Extract, without alteration, each line from the start of the listing to the line bearing "crown_round = 4; // [2:0.1:4.5]".

***

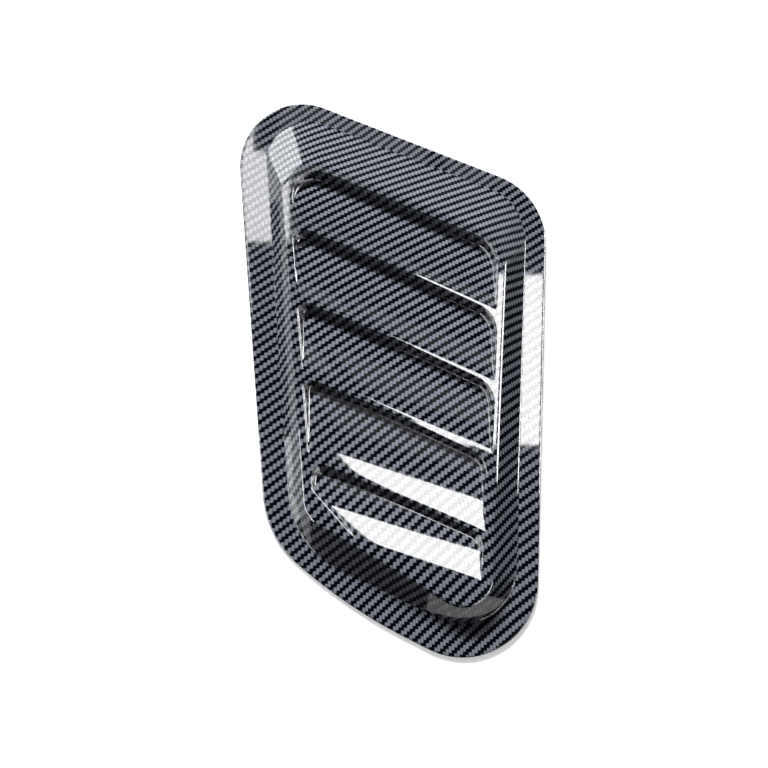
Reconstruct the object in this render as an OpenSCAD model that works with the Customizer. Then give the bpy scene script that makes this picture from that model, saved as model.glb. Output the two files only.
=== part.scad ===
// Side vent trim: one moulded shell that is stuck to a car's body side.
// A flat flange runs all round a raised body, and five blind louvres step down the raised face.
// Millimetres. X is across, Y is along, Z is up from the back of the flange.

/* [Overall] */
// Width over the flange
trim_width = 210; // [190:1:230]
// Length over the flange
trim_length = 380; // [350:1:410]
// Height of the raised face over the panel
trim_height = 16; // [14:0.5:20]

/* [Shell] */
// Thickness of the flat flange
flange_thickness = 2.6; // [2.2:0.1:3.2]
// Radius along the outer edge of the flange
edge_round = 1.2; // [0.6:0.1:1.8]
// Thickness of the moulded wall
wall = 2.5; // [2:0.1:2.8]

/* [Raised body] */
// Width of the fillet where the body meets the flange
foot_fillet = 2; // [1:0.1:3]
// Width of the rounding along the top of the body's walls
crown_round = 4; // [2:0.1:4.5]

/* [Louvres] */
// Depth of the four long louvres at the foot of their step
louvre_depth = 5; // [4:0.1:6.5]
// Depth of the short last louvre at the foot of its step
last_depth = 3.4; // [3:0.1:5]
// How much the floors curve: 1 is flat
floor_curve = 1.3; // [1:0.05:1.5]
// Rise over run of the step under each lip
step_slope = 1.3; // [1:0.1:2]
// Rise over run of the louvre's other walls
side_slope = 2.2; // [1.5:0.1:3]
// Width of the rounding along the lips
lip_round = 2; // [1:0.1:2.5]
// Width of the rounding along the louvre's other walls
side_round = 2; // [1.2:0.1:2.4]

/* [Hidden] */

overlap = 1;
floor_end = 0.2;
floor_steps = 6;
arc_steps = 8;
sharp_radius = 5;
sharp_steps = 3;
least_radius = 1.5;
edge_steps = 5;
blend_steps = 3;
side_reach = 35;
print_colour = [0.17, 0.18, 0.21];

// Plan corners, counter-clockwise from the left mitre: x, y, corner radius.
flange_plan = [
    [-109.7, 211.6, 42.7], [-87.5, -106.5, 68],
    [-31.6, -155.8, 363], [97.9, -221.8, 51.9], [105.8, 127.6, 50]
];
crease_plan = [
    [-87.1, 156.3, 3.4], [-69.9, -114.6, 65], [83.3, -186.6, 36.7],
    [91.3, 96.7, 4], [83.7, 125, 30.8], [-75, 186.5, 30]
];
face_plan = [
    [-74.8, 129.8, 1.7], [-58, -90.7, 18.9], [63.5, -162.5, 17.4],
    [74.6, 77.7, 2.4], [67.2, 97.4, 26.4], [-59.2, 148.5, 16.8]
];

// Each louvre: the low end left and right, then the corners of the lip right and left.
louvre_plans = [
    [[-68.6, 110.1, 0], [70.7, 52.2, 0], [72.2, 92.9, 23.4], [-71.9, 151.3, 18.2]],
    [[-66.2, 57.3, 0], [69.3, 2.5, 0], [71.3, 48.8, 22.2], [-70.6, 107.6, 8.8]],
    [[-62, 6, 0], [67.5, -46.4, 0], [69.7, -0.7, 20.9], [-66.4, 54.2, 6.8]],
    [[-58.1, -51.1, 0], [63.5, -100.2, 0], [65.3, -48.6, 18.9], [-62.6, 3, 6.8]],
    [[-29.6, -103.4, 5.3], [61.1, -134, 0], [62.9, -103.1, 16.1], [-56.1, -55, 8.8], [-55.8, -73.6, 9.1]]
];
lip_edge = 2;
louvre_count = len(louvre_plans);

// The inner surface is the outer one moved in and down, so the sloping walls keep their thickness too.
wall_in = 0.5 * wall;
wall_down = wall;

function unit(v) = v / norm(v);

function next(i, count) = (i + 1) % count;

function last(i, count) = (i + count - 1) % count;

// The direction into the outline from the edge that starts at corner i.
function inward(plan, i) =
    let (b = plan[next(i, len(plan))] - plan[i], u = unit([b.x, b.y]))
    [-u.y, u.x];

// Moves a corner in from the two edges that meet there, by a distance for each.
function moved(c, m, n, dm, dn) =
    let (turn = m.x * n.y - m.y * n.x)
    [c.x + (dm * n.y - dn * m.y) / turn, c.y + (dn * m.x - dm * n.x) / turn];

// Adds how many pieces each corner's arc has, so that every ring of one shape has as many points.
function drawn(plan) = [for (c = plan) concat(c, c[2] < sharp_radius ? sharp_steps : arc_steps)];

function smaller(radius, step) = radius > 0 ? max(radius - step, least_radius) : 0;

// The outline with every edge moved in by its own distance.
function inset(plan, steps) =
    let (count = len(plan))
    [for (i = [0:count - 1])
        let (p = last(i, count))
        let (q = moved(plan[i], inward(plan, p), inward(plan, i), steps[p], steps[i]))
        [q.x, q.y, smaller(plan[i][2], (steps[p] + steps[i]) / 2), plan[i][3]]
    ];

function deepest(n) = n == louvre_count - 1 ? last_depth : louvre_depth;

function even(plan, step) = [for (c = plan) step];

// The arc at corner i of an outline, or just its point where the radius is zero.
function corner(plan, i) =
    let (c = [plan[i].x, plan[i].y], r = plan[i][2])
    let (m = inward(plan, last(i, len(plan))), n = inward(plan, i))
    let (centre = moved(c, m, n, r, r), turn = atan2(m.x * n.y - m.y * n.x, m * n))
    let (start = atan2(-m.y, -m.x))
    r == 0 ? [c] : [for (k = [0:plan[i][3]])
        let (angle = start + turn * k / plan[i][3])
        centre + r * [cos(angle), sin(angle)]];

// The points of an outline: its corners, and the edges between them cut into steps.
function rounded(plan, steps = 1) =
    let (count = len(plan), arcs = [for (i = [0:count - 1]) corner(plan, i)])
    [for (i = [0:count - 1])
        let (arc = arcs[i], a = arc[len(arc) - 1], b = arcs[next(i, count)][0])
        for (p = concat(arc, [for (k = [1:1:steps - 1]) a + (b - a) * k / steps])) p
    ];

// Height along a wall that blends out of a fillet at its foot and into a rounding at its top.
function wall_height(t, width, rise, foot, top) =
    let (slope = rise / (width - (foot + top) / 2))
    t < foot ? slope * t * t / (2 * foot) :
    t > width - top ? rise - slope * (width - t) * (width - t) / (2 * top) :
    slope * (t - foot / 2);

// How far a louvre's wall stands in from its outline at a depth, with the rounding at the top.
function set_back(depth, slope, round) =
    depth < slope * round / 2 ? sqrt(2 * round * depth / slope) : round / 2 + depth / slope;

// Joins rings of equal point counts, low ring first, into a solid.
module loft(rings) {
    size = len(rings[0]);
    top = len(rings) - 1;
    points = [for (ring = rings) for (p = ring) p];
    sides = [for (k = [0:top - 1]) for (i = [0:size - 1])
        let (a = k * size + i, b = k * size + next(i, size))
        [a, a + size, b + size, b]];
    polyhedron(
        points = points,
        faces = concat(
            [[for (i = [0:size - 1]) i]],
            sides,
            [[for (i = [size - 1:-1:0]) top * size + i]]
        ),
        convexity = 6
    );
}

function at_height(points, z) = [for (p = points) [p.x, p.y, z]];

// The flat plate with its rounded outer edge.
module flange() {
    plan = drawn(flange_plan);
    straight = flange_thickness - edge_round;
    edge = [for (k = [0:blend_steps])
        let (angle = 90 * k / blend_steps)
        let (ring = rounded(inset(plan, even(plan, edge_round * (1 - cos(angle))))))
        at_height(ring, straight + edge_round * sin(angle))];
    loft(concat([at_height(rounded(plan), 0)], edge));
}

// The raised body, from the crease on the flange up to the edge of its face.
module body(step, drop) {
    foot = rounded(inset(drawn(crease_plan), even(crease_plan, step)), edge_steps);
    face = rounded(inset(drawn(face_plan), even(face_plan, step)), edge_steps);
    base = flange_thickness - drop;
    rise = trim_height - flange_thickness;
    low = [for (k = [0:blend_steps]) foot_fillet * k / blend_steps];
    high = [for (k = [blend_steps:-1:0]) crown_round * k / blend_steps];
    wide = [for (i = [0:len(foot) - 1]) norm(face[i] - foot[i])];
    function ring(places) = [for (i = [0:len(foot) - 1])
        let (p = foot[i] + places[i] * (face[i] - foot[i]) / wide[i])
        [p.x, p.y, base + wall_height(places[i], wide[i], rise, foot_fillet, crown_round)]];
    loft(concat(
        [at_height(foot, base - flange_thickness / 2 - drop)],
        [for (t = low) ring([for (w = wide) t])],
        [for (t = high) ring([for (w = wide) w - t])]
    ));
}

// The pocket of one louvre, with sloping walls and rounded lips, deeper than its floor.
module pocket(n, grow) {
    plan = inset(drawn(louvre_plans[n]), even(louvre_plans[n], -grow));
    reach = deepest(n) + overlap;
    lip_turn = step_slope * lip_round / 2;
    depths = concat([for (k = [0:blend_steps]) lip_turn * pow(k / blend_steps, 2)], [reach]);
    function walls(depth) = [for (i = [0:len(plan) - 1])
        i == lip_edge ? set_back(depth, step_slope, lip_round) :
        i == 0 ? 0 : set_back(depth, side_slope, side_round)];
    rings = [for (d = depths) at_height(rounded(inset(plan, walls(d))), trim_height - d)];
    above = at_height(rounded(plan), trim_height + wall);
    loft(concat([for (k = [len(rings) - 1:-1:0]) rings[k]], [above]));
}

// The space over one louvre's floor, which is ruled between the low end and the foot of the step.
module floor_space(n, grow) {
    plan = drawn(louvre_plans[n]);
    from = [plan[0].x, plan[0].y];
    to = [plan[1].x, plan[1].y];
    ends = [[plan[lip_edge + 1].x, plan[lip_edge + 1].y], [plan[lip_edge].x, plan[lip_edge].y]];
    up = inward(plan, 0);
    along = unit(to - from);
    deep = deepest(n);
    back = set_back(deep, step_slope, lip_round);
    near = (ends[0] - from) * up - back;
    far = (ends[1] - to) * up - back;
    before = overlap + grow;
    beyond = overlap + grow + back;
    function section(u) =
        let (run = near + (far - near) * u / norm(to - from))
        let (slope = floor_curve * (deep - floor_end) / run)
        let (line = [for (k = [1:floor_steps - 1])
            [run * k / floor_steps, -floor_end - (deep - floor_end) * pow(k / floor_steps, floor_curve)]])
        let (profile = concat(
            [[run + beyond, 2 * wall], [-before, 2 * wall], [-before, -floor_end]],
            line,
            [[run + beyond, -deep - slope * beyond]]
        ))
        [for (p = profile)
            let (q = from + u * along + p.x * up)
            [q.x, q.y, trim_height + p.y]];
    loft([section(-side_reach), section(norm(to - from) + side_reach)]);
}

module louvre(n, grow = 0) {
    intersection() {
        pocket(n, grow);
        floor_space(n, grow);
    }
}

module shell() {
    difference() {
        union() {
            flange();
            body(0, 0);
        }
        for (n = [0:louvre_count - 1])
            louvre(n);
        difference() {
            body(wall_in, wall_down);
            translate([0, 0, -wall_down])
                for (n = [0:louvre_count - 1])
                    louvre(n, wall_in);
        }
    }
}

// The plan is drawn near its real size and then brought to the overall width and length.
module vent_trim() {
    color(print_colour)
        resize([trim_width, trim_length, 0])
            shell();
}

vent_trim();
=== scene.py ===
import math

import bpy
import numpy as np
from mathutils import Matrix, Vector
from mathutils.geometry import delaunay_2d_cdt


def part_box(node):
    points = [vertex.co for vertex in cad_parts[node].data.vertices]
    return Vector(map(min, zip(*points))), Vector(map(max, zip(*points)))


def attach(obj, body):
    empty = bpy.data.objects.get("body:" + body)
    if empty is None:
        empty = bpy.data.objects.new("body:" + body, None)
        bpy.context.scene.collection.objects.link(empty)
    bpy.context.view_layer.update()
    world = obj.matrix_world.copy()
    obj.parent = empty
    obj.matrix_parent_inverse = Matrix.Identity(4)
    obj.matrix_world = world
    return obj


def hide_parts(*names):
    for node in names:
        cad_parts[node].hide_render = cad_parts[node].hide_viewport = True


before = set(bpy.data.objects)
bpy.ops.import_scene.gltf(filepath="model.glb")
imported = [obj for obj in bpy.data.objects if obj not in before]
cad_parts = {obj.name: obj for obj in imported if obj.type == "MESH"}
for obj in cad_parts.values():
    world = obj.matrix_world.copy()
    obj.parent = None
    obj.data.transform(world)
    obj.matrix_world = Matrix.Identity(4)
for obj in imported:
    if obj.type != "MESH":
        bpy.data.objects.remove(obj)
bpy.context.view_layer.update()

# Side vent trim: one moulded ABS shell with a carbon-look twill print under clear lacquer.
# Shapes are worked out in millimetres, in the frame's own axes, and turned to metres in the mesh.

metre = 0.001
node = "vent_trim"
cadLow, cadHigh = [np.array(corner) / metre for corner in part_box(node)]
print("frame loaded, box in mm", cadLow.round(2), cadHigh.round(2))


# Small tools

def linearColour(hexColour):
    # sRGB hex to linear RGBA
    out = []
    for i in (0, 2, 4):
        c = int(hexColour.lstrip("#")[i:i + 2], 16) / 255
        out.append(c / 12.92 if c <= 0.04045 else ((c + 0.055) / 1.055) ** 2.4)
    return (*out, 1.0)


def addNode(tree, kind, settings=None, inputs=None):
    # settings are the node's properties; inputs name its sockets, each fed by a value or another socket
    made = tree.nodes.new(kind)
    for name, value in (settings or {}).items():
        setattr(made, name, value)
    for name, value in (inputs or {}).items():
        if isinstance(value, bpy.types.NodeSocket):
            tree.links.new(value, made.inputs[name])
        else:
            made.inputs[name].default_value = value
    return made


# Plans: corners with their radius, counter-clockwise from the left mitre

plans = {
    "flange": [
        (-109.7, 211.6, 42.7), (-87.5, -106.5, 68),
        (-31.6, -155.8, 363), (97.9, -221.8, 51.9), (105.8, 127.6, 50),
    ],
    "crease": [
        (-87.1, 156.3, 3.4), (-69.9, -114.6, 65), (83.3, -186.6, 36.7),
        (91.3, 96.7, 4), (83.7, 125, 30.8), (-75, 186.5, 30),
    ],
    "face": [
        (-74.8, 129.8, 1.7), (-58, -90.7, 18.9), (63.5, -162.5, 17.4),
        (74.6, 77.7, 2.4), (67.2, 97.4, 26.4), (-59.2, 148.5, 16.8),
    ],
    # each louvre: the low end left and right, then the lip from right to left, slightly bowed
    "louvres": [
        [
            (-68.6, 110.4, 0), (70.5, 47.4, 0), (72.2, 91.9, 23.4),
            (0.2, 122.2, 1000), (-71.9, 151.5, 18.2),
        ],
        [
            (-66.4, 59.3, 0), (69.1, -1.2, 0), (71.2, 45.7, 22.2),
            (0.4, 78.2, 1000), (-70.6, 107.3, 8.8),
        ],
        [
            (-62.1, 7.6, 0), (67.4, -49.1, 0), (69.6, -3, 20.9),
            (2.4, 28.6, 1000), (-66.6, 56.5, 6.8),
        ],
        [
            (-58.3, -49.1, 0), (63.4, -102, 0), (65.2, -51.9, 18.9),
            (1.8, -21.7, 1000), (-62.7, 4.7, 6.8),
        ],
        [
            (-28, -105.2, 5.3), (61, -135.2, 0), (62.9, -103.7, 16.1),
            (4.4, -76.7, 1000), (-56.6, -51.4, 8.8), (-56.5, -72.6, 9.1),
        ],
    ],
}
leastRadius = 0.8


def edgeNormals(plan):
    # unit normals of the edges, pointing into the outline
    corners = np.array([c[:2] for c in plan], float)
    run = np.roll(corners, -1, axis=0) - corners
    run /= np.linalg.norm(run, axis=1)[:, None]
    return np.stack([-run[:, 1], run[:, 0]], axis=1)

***

• [Response to this task]:
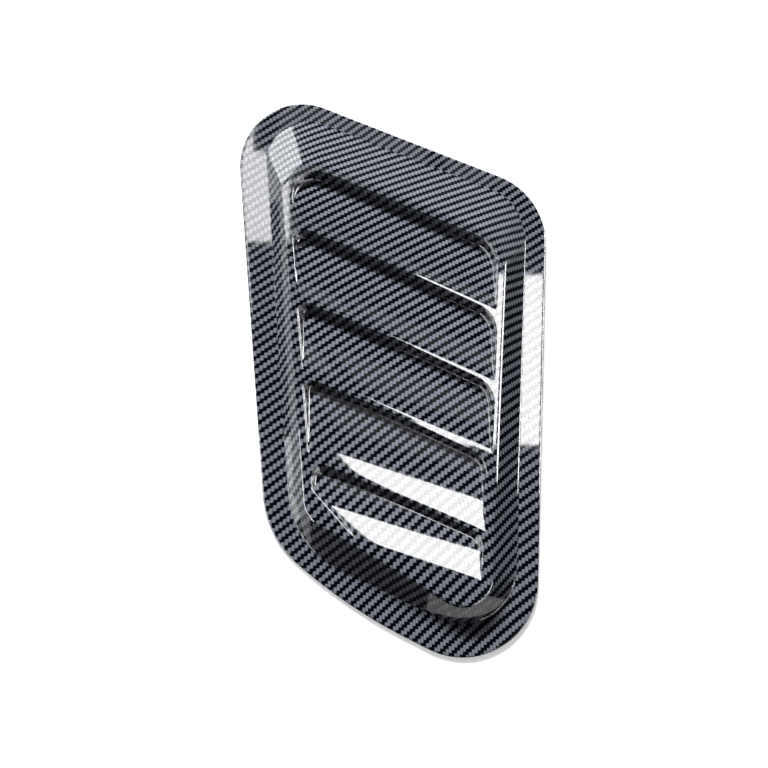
Reconstruct the object in this render as an OpenSCAD model that works with the Customizer. Then give the bpy scene script that makes this picture from that model, saved as model.glb. Output the two files only.
=== part.scad ===
// Side vent trim: one moulded shell that is stuck to a car's body side.
// A flat flange runs all round a raised body, and five blind louvres step down the raised face.
// Millimetres. X is across, Y is along, Z is up from the back of the flange.

/* [Overall] */
// Width over the flange
trim_width = 210; // [190:1:230]
// Length over the flange
trim_length = 380; // [350:1:410]
// Height of the raised face over the panel
trim_height = 16; // [14:0.5:20]

/* [Shell] */
// Thickness of the flat flange
flange_thickness = 2.6; // [2.2:0.1:3.2]
// Radius along the outer edge of the flange
edge_round = 1.2; // [0.6:0.1:1.8]
// Thickness of the moulded wall
wall = 2.5; // [2:0.1:2.8]

/* [Raised body] */
// Width of the fillet where the body meets the flange
foot_fillet = 2; // [1:0.1:3]
// Width of the rounding along the top of the body's walls
crown_round = 4; // [2:0.1:4.5]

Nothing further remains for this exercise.